Bhave's productions provided considerable scope for dance and songs (nach-pada). Individual acts or scenes within the plays were referred to as Kacheri.

=== Alternative designations ===
Bhave's plays were known by distinct colloquial names due to specific features of their performance style:
- Tadthom plays: The performances prominently featured the musical accompaniment of the percussion instrument, the pakhavaj. The specific sound generated by this instrument led to the plays being popularly called 'Tadthom' dramas.
- Alal-dhur plays: The demon characters in his productions frequently made a signature roaring sound transliterated as "Alal-dhur", which led to the performances also being designated as 'Alal-dhur' dramas.

== Later years and death ==
Following the death of his patron, Chintamanrao Patwardhan, in 1851, Bhave lost the royal support and patronage of the Sangli state. Consequently, he took complete responsibility for managing his productions and began touring various towns and villages to stage his plays. He remained actively involved in the commercial theatre profession until 1861. Following his retirement from the business, he lived out his remaining days in Sangli, where he died of the plague on 9 August 1901.

== Literary contributions ==
A large portion of Bhave's dramatic work was written in verse, sharing a close stylistic relationship with historical Marathi Akhyan (narrative poetry) literature. His verse compositions, written across a variety of poetic meters for his plays, are termed Natyakhyane. More than fifty of these compositions gained widespread recognition when they were published in 1885 under the title Natyakavitasangrah. In arranging the music for these verses, Bhave effectively utilized a diverse range of classical ragas, raginis, and their combinations to maximize their emotional impact.

== Legacy ==

Vishnudas Bhave is widely regarded as the pioneer of Marathi theatre, and his staging of Sita Swayamvar in 1843 is considered the beginning of the Marathi theatrical tradition. His integration of mythological narratives, music, verse, narration, and stylised performance established a dramatic framework that influenced Marathi theatre for several decades. Later playwrights and theatre practitioners continued to adopt elements of his theatrical idiom, including his verses, songs, and performance conventions.

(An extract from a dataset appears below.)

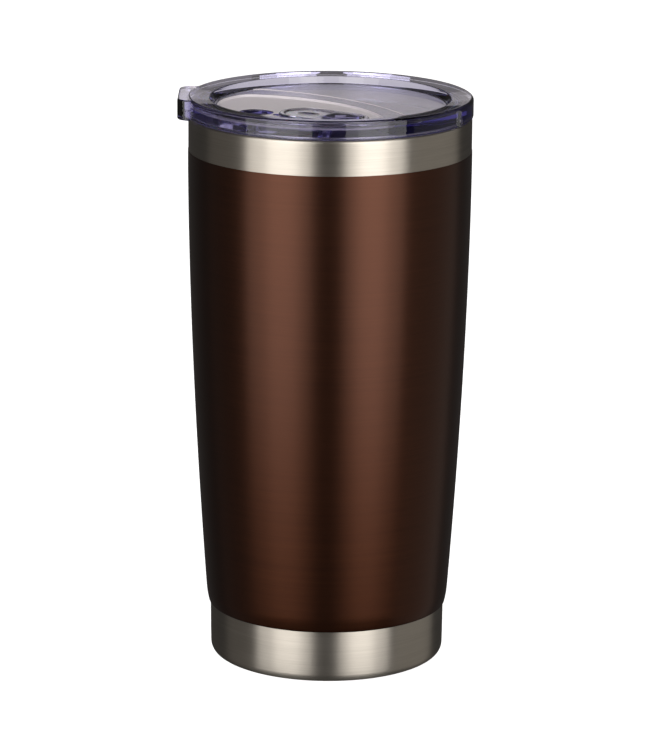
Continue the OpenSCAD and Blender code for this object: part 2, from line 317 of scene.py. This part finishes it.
class Mat:
    """A node material with a Principled shader and a few helpers."""

    def __init__(self, name, **constants):
        self.m = bpy.data.materials.new(name)
        self.m.use_nodes = True
        self.nt = self.m.node_tree
        self.nt.nodes.clear()
        self.out = self.nt.nodes.new("ShaderNodeOutputMaterial")
        self.p = self.nt.nodes.new("ShaderNodeBsdfPrincipled")
        self.nt.links.new(self.p.outputs[0], self.out.inputs["Surface"])
        for key, value in constants.items():
            self.p.inputs[key.replace("_", " ")].default_value = value
        self.where = None

    def node(self, kind, **props):
        n = self.nt.nodes.new(kind)
        for key, value in props.items():
            setattr(n, key, value)
        return n

    def link(self, a, b):
        self.nt.links.new(a, b)

    def noise(self, scale, stretch=(1, 1, 1), detail=3.0, rough=0.6):
        if self.where is None:
            self.where = self.node("ShaderNodeTexCoord").outputs["Object"]
        mp = self.node("ShaderNodeMapping")
        mp.inputs["Scale"].default_value = [scale * s for s in stretch]
        self.link(self.where, mp.inputs["Vector"])
        n = self.node("ShaderNodeTexNoise")
        n.inputs["Scale"].default_value = 1.0
        n.inputs["Detail"].default_value = detail
        n.inputs["Roughness"].default_value = rough
        self.link(mp.outputs[0], n.inputs["Vector"])
        return n.outputs["Fac"]

    def ramp(self, fac, stops):
        r = self.node("ShaderNodeValToRGB")
        while len(r.color_ramp.elements) < len(stops):
            r.color_ramp.elements.new(0.5)
        for e, (at, col) in zip(r.color_ramp.elements, stops):
            e.position, e.color = at, col
        self.link(fac, r.inputs["Fac"])
        return r.outputs["Color"]

    def span(self, fac, lo, hi, a=0.3, b=0.7):
        """Maps fac from a to b onto lo to hi. A noise seldom leaves 0.3 to 0.7."""
        n = self.node("ShaderNodeMapRange")
        n.inputs["From Min"].default_value, n.inputs["From Max"].default_value = a, b
        n.inputs["To Min"].default_value, n.inputs["To Max"].default_value = lo, hi
        self.link(fac, n.inputs["Value"])
        return n.outputs[0]

    def calc(self, kind, operation, a, b, out=0):
        """A math or vector math node. b is a socket, a constant or None."""
        n = self.node(kind, operation=operation)
        self.link(a, n.inputs[0])
        if isinstance(b, tuple):
            n.inputs[1].default_value = b
        elif b is not None:
            self.link(b, n.inputs[1])
        return n.outputs[out]

    def blend(self, fac, a, b):
        """Between two values. fac is a socket or a constant."""
        n = self.node("ShaderNodeMix", data_type="FLOAT")
        if isinstance(fac, float):
            n.inputs["Factor"].default_value = fac
        else:
            self.link(fac, n.inputs["Factor"])
        self.link(a, n.inputs[2])
        self.link(b, n.inputs[3])
        return n.outputs[0]

    def mix(self, fac, a, b):
        """Between two colours, each a socket or a constant."""
        n = self.node("ShaderNodeMix", data_type="RGBA")
        self.link(fac, n.inputs["Factor"])
        for value, key in ((a, 6), (b, 7)):
            if isinstance(value, tuple):
                n.inputs[key].default_value = value
            else:
                self.link(value, n.inputs[key])
        return n.outputs[2]

    def bump(self, height, distance, strength=1.0):
        n = self.node("ShaderNodeBump")
        n.inputs["Strength"].default_value = strength
        n.inputs["Distance"].default_value = distance
        self.link(height, n.inputs["Height"])
        self.link(n.outputs[0], self.p.inputs["Normal"])

    def brushed_round(self):
        """Scratches run round Z, so the highlight spreads along Z."""
        t = self.node("ShaderNodeTangent", direction_type="RADIAL", axis="Z")
        self.link(t.outputs[0], self.p.inputs["Tangent"])
        self.p.inputs["Anisotropic Rotation"].default_value = 0.25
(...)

Bhave's contributions have continued to be recognised through theatre scholarship, commemorative initiatives, and revival productions. Among these was a staging of Seeta-Swayamwar directed by Dr. Praveen Bhole and presented by Lalit Kala Kendra, Savitribai Phule Pune University, reflecting continued engagement with Bhave's pioneering work in Marathi theatre.

=== Vishnudas Bhave Gaurav Padak ===

In memory of Bhave, the Akhil Bharatiya Natya Vidyamandir instituted the Vishnudas Bhave Gaurav Padak, first awarded to Bal Gandharva in 1959. It subsequently became an annual honour presented in Sangli on 5 November (Marathi Rangbhumi Din).